En l’espèce, il existait des preuves documentaires démontrant que les autorités équatoriennes ne se préoccupent guère de la violence familiale, ainsi que d’autres éléments de preuve indiquant qu’en règle générale, si une femme est victime de mauvais traitements, c’est à elle que la faute est imputée. La Commission disposait donc de preuves établissant que les femmes dans une situation semblable à celle de la requérante ne recevaient pas la protection de l’État lorsqu’elles en faisaient la demande. À la preuve documentaire venait s’ajouter le témoignage de la requérante elle-même. La Commission n’a pas mis en doute la crédibilité de cette dernière et, d’après son témoignage, quand elle a en fait appelé la police, non seulement les policiers ont tardé à se rendre sur les lieux, mais, une fois arrivés, ils n’ont rien fait. Qui plus est, la plainte de la requérante a été radiée des registres policiers en raison d’un pot-de-vin versé par son mari, qui l’a d’ailleurs battue immédiatement après qu’elle eut fait l’appel. La Commission n’a pas considéré la requérante comme appartenant à un groupe social, n’a pas appliqué à la preuve le critère énoncé dans l’arrêt Ward, précité, et ne s’est pas demandé si [traduction] « l’objet visé par la protection internationale se trouverait être contrecarré si on attendait ou exigeait d’elle qu’elle continue à appeler la police, et à s’exposer ainsi à se faire battre encore, simplement pour démontrer que l’État ne la protégeait pas efficacement ». Bien que la décision U92-08714 de la Section du statut de réfugié en date du 11 mars 1993 [C. (X.N.) (Re), [1993] D.S.S.R. no 28 (QL)], portant sur une femme équatorienne, ne lie ni une autre formation de la Commission ni notre Cour, le raisonnement y adopté est à recommander. Dans cette affaire-là, la Commission a dit :

Si une épouse ne cesse de subir des mauvais traitements alors, selon nous, sa situation s’apparente à celle d’une personne qui a été arrêtée, mise en détention et battue un certain nombre de fois à cause de ses opinions politiques. En fait, ce genre de personne souffre à un degré moindre dans le temps parce qu’après chaque détention, elle est libérée et profite de sa liberté. Par contre, l’épouse doit subir sans répit l’angoisse de la torture et la détresse. Elle subit ces malheurs continuellement. Les législateurs ne devraient pas rester les bras croisés pendant que les personnes qui demandent du secours perdent espoir et que ceux qui enfreignent la loi sont enhardis par leur impuissance à imposer des sanctions. À moins que des poursuites pénales ne soient réellement mises en place pour punir ceux qui usent de violence à l’égard de leur épouse, la situation des femmes battues en Équateur va continuer. Les organismes sociaux et les comités de femmes suffisent tout juste à fournir du réconfort à celles qui souffrent.
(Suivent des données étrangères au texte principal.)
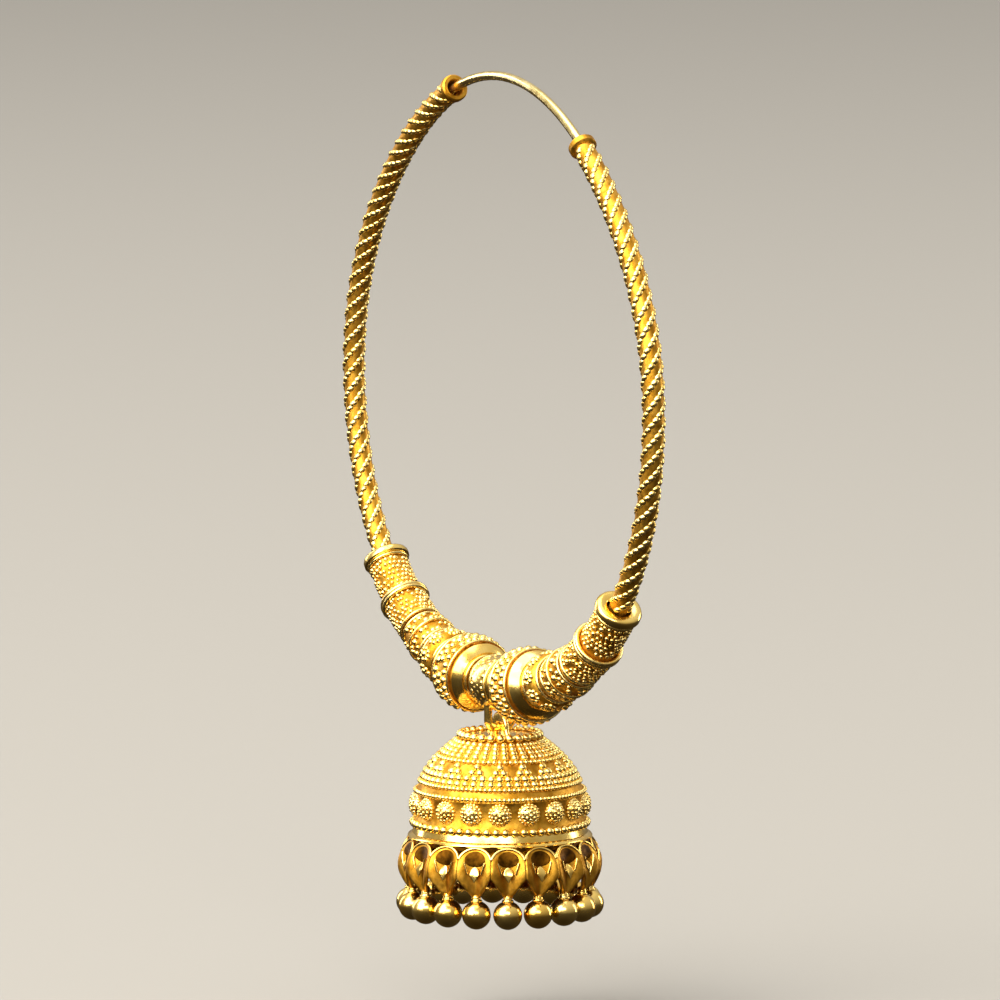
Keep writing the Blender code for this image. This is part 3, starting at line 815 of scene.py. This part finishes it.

Ils n’infligent pas de sanctions aux hommes violents pour leur cruauté à l’égard de leur épouse.

La Commission a ajouté ce qui suit :

Nous jugeons que les femmes qui sont victimes de violence familiale ont en commun des antécédents analogues et devraient constituer un groupe social particulier.
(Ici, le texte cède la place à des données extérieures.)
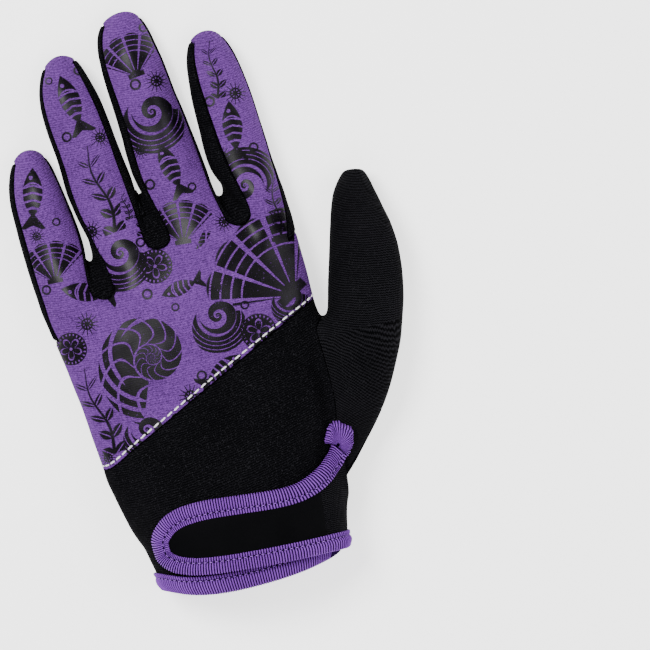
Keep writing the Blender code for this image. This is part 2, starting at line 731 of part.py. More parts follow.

Quoique la requérante soit maintenant divorcée d’avec son mari, je remarque que, quatre mois seulement après que le divorce est devenu définitif, et un mois seulement avant l’audience devant la Commission, son ex-mari a fait savoir à la requérante que, si elle retournait en Équateur, [traduction] « elle mourrait ». On comprend donc mal comment la Commission a pu supposer que le divorce changerait quoi que ce soit à la situation de la requérante. C’est de la pure conjecture que de conclure que son mari cesserait de la battre ou que la police commencerait tout à coup à prendre ses plaintes au sérieux du fait que la violence familiale y serait désormais étrangère; la preuve présentée à la Commission ne semble pas d’ailleurs justifier une telle conclusion. La requérante a dit que le fait d’être [traduction] « divorcée d’avec son mari ne changerait rien parce que, même s’ils sont divorcés, il la considère comme sa propriété et non pas comme son épouse ». D’après le témoignage de la requérante, de graves incidents de mauvais traitements s’étaient produits avant et après leur séparation physique, celle-ci n’ayant opéré aucun changement en réalité. Je fais remarquer en outre qu’à l’unique occasion où la requérante a fait appel à la police, elle s’était déjà séparée de son mari; pourtant cela n’a pas influé le moindrement sur l’efficacité de la protection policière, ni n’a empêché que la plainte soit radiée des dossiers de la police. À mon avis, le fait que la requérante est maintenant divorcée n’aurait pas d’effet sensible sur l’ampleur de la protection offerte par la police.

La demande de contrôle judiciaire est accueillie et la décision de la Commission en date du 14 juillet 1994 est annulée. L’affaire est renvoyée à la Commission pour qu’une formation différente la réentende et rende une nouvelle décision en conformité avec les présents motifs.

On m’a demandé de certifier les deux questions suivantes :

1) Les femmes victimes de violence familiale dans un pays donné appartiennent-elles à un groupe social?

2) Dans l’affirmative, la Commission doit-elle alors examiner si la requérante a subi la persécution du fait de son appartenance à un groupe social? En particulier, en ce qui concerne cette seconde question, la Commission est-elle tenue de considérer la preuve documentaire afin de déterminer ce qui a incité la requérante à chercher ou à ne pas chercher à obtenir la protection de l’État? Je suis convaincu qu’il s’agit là de deux questions de portée générale et d’intérêt public et qu’il y a en conséquence lieu de les certifier.